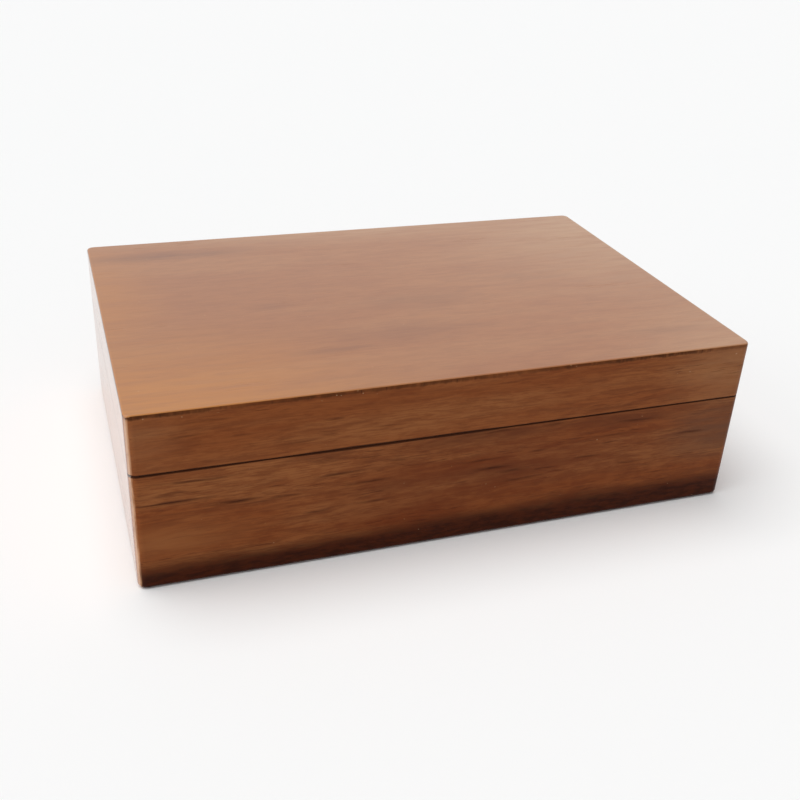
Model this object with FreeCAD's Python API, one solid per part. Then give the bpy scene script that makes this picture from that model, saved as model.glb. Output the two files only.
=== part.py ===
import FreeCAD, Part
import math
import os

# Shogi piece box: a mitred hardwood box with a lift-off lid.
# Four walls are mitred at the corners, with a loose tongue hidden in each mitre, and the floor
# sits in a rebate, flush with the underside. Four lining strips stand on the floor against the
# walls and rise above the rim as the lip that the lid fits over. The lid has four rails, as thick
# as the walls, and a top board that is mitred to them all round, so that no joint shows on a face.
# Millimetres. +X is the length, -Y the front, +Z up, and the origin is the middle of the underside.

# Outside sizes
length = 150.0
depth = 100.0
box_height = 29.5
lid_height = 14.5

# Boards
wall = 6.0
floor_thickness = 4.0
floor_rebate = 3.0
top_thickness = 5.5
lining = 2.5

# Fits: all round between the lip and the lid, over the lip, and the glue film round a floor
# or a tongue
lid_clearance = 0.25
lip_headroom = 3.5
glue_film = 0.05

# Rounded corners and eased arrises
corner_radius = 2.0
underside_radius = 1.2
top_radius = 0.5
rim_radius = 0.3
lip_outer_ease = 0.9
lip_inner_ease = 0.4
lid_mouth_ease = 0.5

# Loose tongues: the wood left between one and the faces of its boards, and how far its ends
# stop short of the boards' edges
tongue_thickness = 1.5
tongue_cover = 1.0
tongue_stop = 1.5

# Heights and half sizes that follow
total_height = box_height + lid_height
top_underside = total_height - top_thickness
lip_top = top_underside - lip_headroom
half_length = length / 2
half_depth = depth / 2
inner_half_length = half_length - wall
inner_half_depth = half_depth - wall

# A tongue stands square across the mitre, midway in the wall, and fills it up to its cover
tongue_width = math.sqrt(2) * (wall - 2 * tongue_cover) - tongue_thickness

NEGLIGIBLE = 1e-6
UP = FreeCAD.Vector(0, 0, 1)
OUTWARD = {
    "front": FreeCAD.Vector(0, -1, 0),
    "back": FreeCAD.Vector(0, 1, 0),
    "left": FreeCAD.Vector(-1, 0, 0),
    "right": FreeCAD.Vector(1, 0, 0),
}
CORNERS = {
    "front_left": (-1, -1),
    "front_right": (1, -1),
    "back_left": (-1, 1),
    "back_right": (1, 1),
}


def face_through(points):
    return Part.Face(Part.makePolygon(points + points[:1]))


def block(half_x, half_y, low, high):
    corner = FreeCAD.Vector(-half_x, -half_y, low)
    return Part.makeBox(2 * half_x, 2 * half_y, high - low, corner)


def edges_at(shape, height):
    """The edges that lie flat at one height."""
    return [e for e in shape.Edges if all(abs(v.Z - height) < NEGLIGIBLE for v in e.Vertexes)]


def rounded_block(low, high, low_radius, high_radius):
    """The outside form of the box or the lid, with round corners and eased arrises."""
    form = block(half_length, half_depth, low, high)
    upright = [e for e in form.Edges if e.BoundBox.ZLength > NEGLIGIBLE]
    form = form.makeFillet(corner_radius, upright)
    form = form.makeFillet(low_radius, edges_at(form, low))
    return form.makeFillet(high_radius, edges_at(form, high))


def mitred_side(side, section, half_x, half_y):
    """One side of a mitred frame whose outside is half_x by half_y from the middle.

    The section is a list of points, each a distance in from the outside face and a height. It is
    run along the side and cut at 45 degrees at both ends.
    """
    out = OUTWARD[side]
    along = UP.cross(out)
    to_face = abs(out.x) * half_x + abs(out.y) * half_y
    half_run = abs(out.x) * half_y + abs(out.y) * half_x
    start = out * to_face - along * half_run
    points = [start - out * inward + UP * height for inward, height in section]
    board = face_through(points).extrude(along * 2 * half_run)

    reach = max(inward for inward, height in section)
    low = min(height for inward, height in section)
    high = max(height for inward, height in section)
    plan = [
        start,
        start + along * 2 * half_run,
        start + along * (2 * half_run - reach) - out * reach,
        start + along * reach - out * reach,
    ]
    wedge = face_through([point + UP * low for point in plan]).extrude(UP * (high - low))
    return board.common(wedge)


def tongue(corner, low, high, grown=0.0):
    """A loose tongue across the mitre at one corner, or its groove when grown by the glue film."""
    sign_x, sign_y = CORNERS[corner]
    set_in = wall / 2
    middle = FreeCAD.Vector(sign_x * (half_length - set_in), sign_y * (half_depth - set_in), 0)
    in_mitre = FreeCAD.Vector(sign_x, sign_y, 0).normalize() * (tongue_thickness / 2 + grown)
    across = FreeCAD.Vector(sign_x, -sign_y, 0).normalize() * (tongue_width / 2 + grown)
    plan = [
        middle + in_mitre + across,
        middle + in_mitre - across,
        middle - in_mitre - across,
        middle - in_mitre + across,
    ]
    foot = face_through([point + UP * (low - grown) for point in plan])
    return foot.extrude(UP * (high - low + 2 * grown))


def box_tongue(corner, grown=0.0):
    return tongue(corner, floor_thickness + tongue_stop, box_height - tongue_stop, grown)


def lid_tongue(corner, grown=0.0):
    return tongue(corner, box_height + tongue_stop, top_underside - tongue_stop, grown)


def without_grooves(board, side, tongue_maker):
    """The board with the tongue grooves cut into its two mitred ends."""
    for corner in CORNERS:
        if side in corner:
            board = board.cut(tongue_maker(corner, glue_film))
    return board


def box_wall(side):
    rebated = wall - floor_rebate
    section = [
        (0, 0),
        (rebated, 0),
        (rebated, floor_thickness),
        (wall, floor_thickness),
        (wall, box_height),
        (0, box_height),
    ]
    board = mitred_side(side, section, half_length, half_depth)
    board = without_grooves(board, side, box_tongue)
    return board.common(rounded_block(0, box_height, underside_radius, rim_radius))


def floor_board():
    reach = floor_rebate - glue_film
    return block(inner_half_length + reach, inner_half_depth + reach, 0, floor_thickness)


def lining_strip(side):
    """A strip that lines a wall and stands above the rim, stepped in there to clear the lid."""
    section = [
        (0, floor_thickness),
        (0, box_height),
        (lid_clearance, box_height),
        (lid_clearance, lip_top - lip_outer_ease),
        (lid_clearance + lip_outer_ease, lip_top),
        (lining - lip_inner_ease, lip_top),
        (lining, lip_top - lip_inner_ease),
        (lining, floor_thickness),
    ]
    return mitred_side(side, section, inner_half_length, inner_half_depth)


def lid_form():
    return rounded_block(box_height, total_height, rim_radius, top_radius)


def mitred_top():
    """The lid's top board before its arrises are eased: every edge slopes in at 45 degrees."""
    foot = total_height - wall
    slope = [(0, foot), (wall, foot), (0, total_height)]
    slopes = [mitred_side(side, slope, half_length, half_depth) for side in OUTWARD]
    mitred = block(half_length, half_depth, foot, total_height).cut(slopes)
    field = block(inner_half_length, inner_half_depth, box_height, total_height)
    return mitred.fuse(field).common(block(half_length, half_depth, top_underside, total_height))


def top_board():
    return mitred_top().removeSplitter().common(lid_form())


def lid_rail(side):
    """A rail whose inside lower arris is eased, to lead the lid onto the lip."""
    section = [
        (0, box_height),
        (wall - lid_mouth_ease, box_height),
        (wall, box_height + lid_mouth_ease),
        (wall, total_height),
        (0, total_height),
    ]
    board = mitred_side(side, section, half_length, half_depth).cut(mitred_top())
    board = without_grooves(board, side, lid_tongue)
    return board.common(lid_form())


def make_parts():
    parts = {"floor": floor_board(), "lid_top": top_board()}
    for side in OUTWARD:
        parts[side + "_wall"] = box_wall(side)
        parts[side + "_lining"] = lining_strip(side)
        parts["lid_" + side + "_rail"] = lid_rail(side)
    for corner in CORNERS:
        parts["box_tongue_" + corner] = box_tongue(corner)
        parts["lid_tongue_" + corner] = lid_tongue(corner)
    return parts


def write_parts(parts):
    os.makedirs("parts", exist_ok=True)
    for name, shape in parts.items():
        Part.makeCompound(shape.Solids).exportStep("parts/" + name + ".step")
        print(name, len(shape.Solids), "solid,", round(shape.Volume), "mm3, valid", shape.isValid())


write_parts(make_parts())
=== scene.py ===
from collections import namedtuple
import math

import bpy
from bpy.props import FloatProperty, FloatVectorProperty, PointerProperty
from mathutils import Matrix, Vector


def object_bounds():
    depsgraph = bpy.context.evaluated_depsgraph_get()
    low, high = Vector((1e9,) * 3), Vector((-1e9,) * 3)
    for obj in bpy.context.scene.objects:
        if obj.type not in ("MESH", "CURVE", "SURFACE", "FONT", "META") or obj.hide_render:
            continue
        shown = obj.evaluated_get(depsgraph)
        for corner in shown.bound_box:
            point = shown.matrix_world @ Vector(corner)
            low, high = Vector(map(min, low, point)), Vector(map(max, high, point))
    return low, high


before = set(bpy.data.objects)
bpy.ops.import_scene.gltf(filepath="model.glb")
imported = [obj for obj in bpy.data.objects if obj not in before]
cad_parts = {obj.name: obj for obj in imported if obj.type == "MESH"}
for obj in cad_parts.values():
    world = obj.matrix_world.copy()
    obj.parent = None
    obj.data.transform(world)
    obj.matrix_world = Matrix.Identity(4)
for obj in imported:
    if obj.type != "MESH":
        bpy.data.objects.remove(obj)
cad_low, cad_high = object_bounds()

# A shogi piece box of oiled walnut: the finish of every board, the light and the camera.
# Metres, in the same frame as the construction: +X length, -Y front, +Z up. The places and sizes
# of marks in the wood are in millimetres, which MM turns into metres.

bl_info = {
    "name": "Shogi Piece Box",
    "version": (1, 0, 0),
    "blender": (4, 5, 0),
    "location": "View3D > Sidebar > Piece Box",
    "description": "Finishes a mitred walnut piece box and sets its stage",
    "category": "Object",
}

MM = 0.001

BODIES = ("box", "lid")
CORNERS = ("front_left", "front_right", "back_left", "back_right")

# Heights on the box, and where its front edge is, in millimetres
JOINT_LINE = 29.5
LID_UNDERSIDE = 38.5
TOP_EDGE = 44
HEART_LINE = 6.3
FRONT_EDGE = -50

# How much the heartwood's line rises for each length along the board
HEART_RISE = 0.012

# Which way a board lies: the axes of the frame that its length, width and thickness run along
LYING = "XYZ"
FACING_FRONT = "XZY"
FACING_SIDE = "YZX"
ALONG, ACROSS, THROUGH = range(3)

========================

#### What to do:
Extract exactly and only the lines above from the line containing "for name, shape" through the line containing "bpy.data.objects.remove(obj)", both end lines included.

#### Full output:
    for name, shape in parts.items():
        Part.makeCompound(shape.Solids).exportStep("parts/" + name + ".step")
        print(name, len(shape.Solids), "solid,", round(shape.Volume), "mm3, valid", shape.isValid())


write_parts(make_parts())
=== scene.py ===
from collections import namedtuple
import math

import bpy
from bpy.props import FloatProperty, FloatVectorProperty, PointerProperty
from mathutils import Matrix, Vector


def object_bounds():
    depsgraph = bpy.context.evaluated_depsgraph_get()
    low, high = Vector((1e9,) * 3), Vector((-1e9,) * 3)
    for obj in bpy.context.scene.objects:
        if obj.type not in ("MESH", "CURVE", "SURFACE", "FONT", "META") or obj.hide_render:
            continue
        shown = obj.evaluated_get(depsgraph)
        for corner in shown.bound_box:
            point = shown.matrix_world @ Vector(corner)
            low, high = Vector(map(min, low, point)), Vector(map(max, high, point))
    return low, high


before = set(bpy.data.objects)
bpy.ops.import_scene.gltf(filepath="model.glb")
imported = [obj for obj in bpy.data.objects if obj not in before]
cad_parts = {obj.name: obj for obj in imported if obj.type == "MESH"}
for obj in cad_parts.values():
    world = obj.matrix_world.copy()
    obj.parent = None
    obj.data.transform(world)
    obj.matrix_world = Matrix.Identity(4)
for obj in imported:
    if obj.type != "MESH":
        bpy.data.objects.remove(obj)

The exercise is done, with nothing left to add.